Wie in seinen frühen Malereien setzt Wegmann heute in den komplizierten wie technisch ausgeklügelten Objektbildern als bildnerische Grundlagen seine Zeichen als Metaphern der Erkenntnis und als Strukturen des Lebens. Auffallend an den Formen ist heute die starke Konzentration auf die Linie, die Räume und Positionen trennt oder verbindet, die Stillstand oder Bewegung markiert, Flächen dehnt oder verdichtet oder schlicht als Spur des Arbeitsprozesses im Werk verbleibt. Doch mit der Formfindung der Grundzeichen steht das Werk erst am Anfang seines auf Jahre angelegten Gestaltungsprozesses, der nicht zuletzt mit seiner spannenden ästhetischen Eigendynamik den Betrachter für sich gewinnt und fesselt. Thomas Wegmanns selbst hergestellte, hoch anspruchsvolle Farbqualitäten kommen dabei wie das benutzte Öl aus der Natur. Auch arbeitet er mit fluoreszierenden Farben, die den Bildern bei Dunkelheit eine völlig andersartige Wirkung geben. Auf hauchdünnen Reis- oder China-Papieren legt Thomas Wegmann die Farbpigmente an oder gibt kompositorische Strukturen und Formen vor, in deren Rahmen sich später die bildnerischen Veränderungen entwickeln. Mehrere dieser formal gestalteten oder farbig präparierten Papierschichten legt Thomas Wegmann in Öl und presst sie unter hohem Druck zwischen zwei drei bis vier Millimeter starke Glasscheiben. Nach vielen Experimenten hat der Künstler mittlerweile ein technisches Verfahren entwickelt, mit dem sich dabei nahezu der gesamte Sauerstoff aus dem Objektbild entziehen lässt. Das Atelier verlässt schließlich eine 30 bis 40 Kilogramm schwere Arbeit, deren versiegeltes Innenleben unter den Einflüssen von Druck, Temperatur oder Schwerkraft jedoch erst am Anfang ihrer nicht vorhersehbaren und planbaren Metamorphosen steht.

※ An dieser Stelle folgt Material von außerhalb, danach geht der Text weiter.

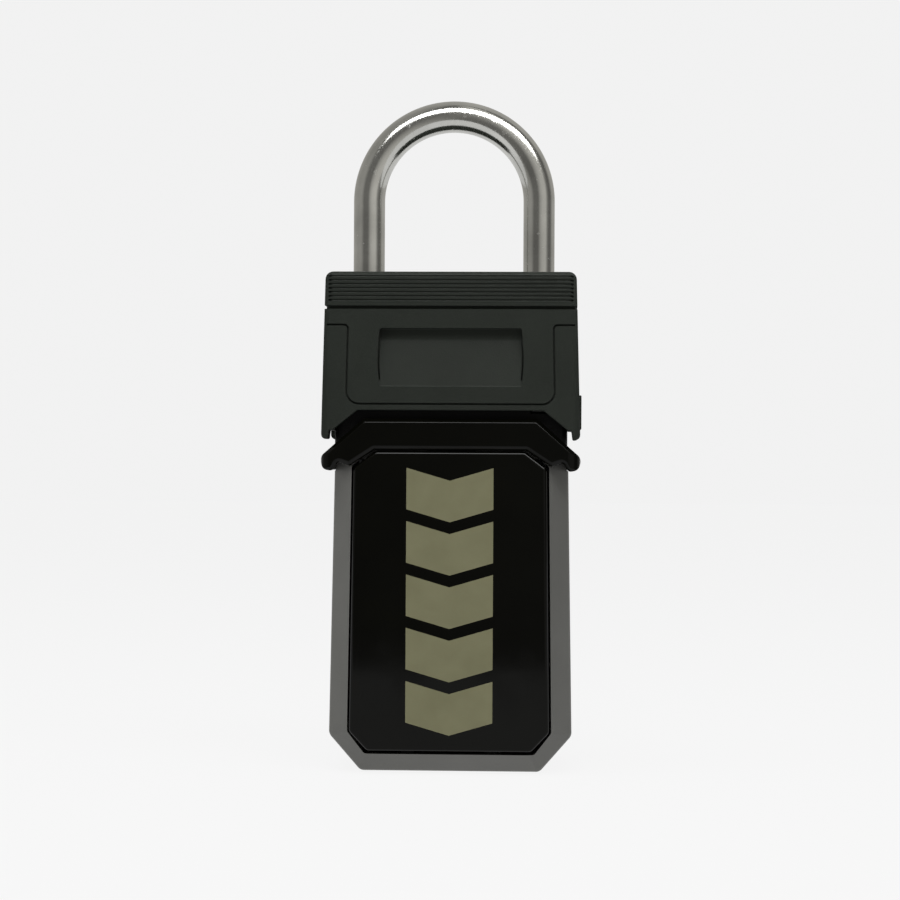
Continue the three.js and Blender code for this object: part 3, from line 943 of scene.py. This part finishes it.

Thomas Wegmanns Kunst kommt heute als ein kontraststarker Gegenentwurf zur Welt daher. Dem Spektakel und der Hektik des rasanten Wandels, des technischen Fortschritts und der schnellen bunten Bilder des Alltags stellt Thomas Wegmann mit der langwierigen temporären Veränderung eine Form der Langsamkeit bewusst in den Weg und fordert so zur Muße und zur Geduld auf. Diese Werke können für den Betrachter zu Fluchtpunkten der Ruhe und Besinnung werden. Die fein justierte Balance in den Bildern, die Thomas Wegmann aus der inneren Mitte seiner selbst findet und im Kontext einer in sich stimmigen Lebenslogik ästhetisch vollendet zu formulieren vermag, überträgt jene Momente von Friedfertigkeit, Sanftmut und Gelassenheit, die sich vermutlich nur im harmonischen Einklang mit sich selbst und der Welt finden lassen. Diese freundlichen und optimistischen Bilder wollen als Einladung verstanden werden, die Tür zu sich selbst zu öffnen.